OTLP (OpenTelemetry Protocol)

OTLP is the native protocol of OpenTelemetry — the CNCF standard for telemetry data. It transports metrics, logs, and traces in a single protocol using Protocol Buffers over gRPC or HTTP/JSON. OTLP is the recommended approach for new instrumentation.

# OpenTelemetry Collector config — receive OTLP and export to Mimir
receivers:
  otlp:
    protocols:
      grpc:
        endpoint: "0.0.0.0:4317"
      http:
        endpoint: "0.0.0.0:4318"

processors:
  batch:
    timeout: 10s
    send_batch_size: 1000
  resource:
    attributes:
      - key: cluster
        value: "production-us-east-1"
        action: upsert

exporters:
  prometheusremotewrite:
    endpoint: "https://mimir.example.com/api/v1/push"
    headers:
      X-Scope-OrgID: "tenant-1"
    resource_to_telemetry_conversion:
      enabled: true
    tls:
      insecure: false

service:
  pipelines:
    metrics:
      receivers: [otlp]
      processors: [batch, resource]
      exporters: [prometheusremotewrite]

OTLP metrics support three temporality modes: cumulative (like Prometheus counters), delta (difference since last report), and gauge (point-in-time value). Mimir accepts OTLP natively via the /otlp/v1/metrics endpoint since Mimir 2.11.

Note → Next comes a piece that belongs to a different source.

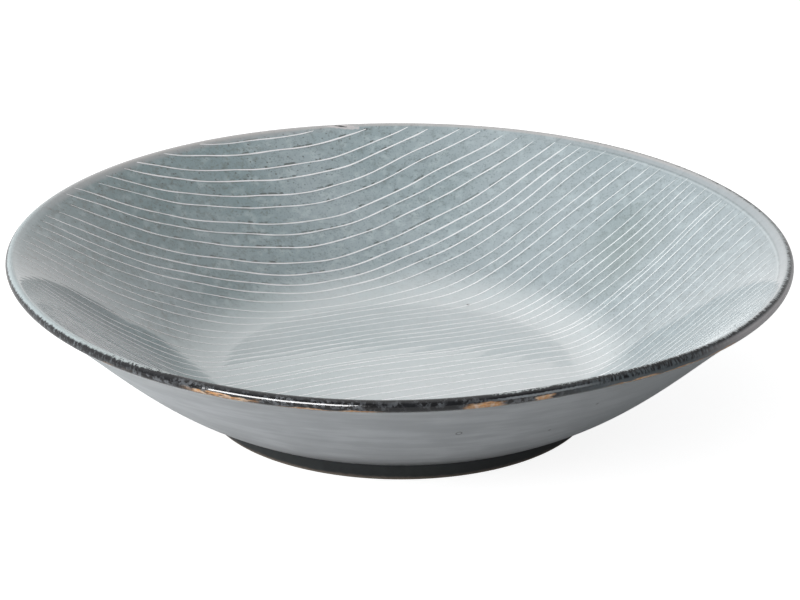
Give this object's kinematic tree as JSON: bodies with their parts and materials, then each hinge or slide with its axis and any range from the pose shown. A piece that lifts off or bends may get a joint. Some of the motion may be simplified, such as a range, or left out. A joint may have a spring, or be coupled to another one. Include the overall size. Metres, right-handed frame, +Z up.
{
  "type": "soup plate",
  "caption": "Round coupe soup plate in glazed stoneware with a flat well, a flared wall, a rounded dark-glazed lip and a turned foot ring.",
  "frame": {"origin": "centre of the foot ring's resting face, on the table", "axes": "+Z up along the plate's axis; the plate is round, so +X and +Y are free, and -Y faces the picture's camera"},
  "size_m": [0.225, 0.225, 0.048],
  "materials": {
    "bare_clay": "fired stoneware clay, unglazed, fine grained and matt",
    "inner_glaze": "glossy reactive blue-grey glaze with fine raised white lines",
    "rim_glaze": "glossy iron-dark glaze, broken blue-grey and tan",
    "outer_glaze": "satin grey glaze with faint turning streaks",
    "foot_glaze": "dark iron wash on the outer face of the foot ring, satin",
    "base_glaze": "satin grey glaze, thinner than outside"
  },
  "bodies": {
    "root": {"stoneware_body": "bare_clay", "inner_glaze": "inner_glaze", "rim_glaze": "rim_glaze", "outer_glaze": "outer_glaze", "foot_glaze": "foot_glaze", "base_glaze": "base_glaze"}
  },
  "joints": []
}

                            
                            OTLP Advantage: Unlike Prometheus scraping (pull-based), OTLP is push-based. This makes it ideal for short-lived processes (serverless functions, batch jobs, CLI tools) that may terminate before a scraper can reach them.
                        

Prometheus Exposition Format & Remote Write

The Prometheus exposition format is the text-based format that applications expose at their /metrics endpoint for scraping. Remote write is the protocol for pushing scraped data to remote storage backends like Mimir, Thanos, or Cortex.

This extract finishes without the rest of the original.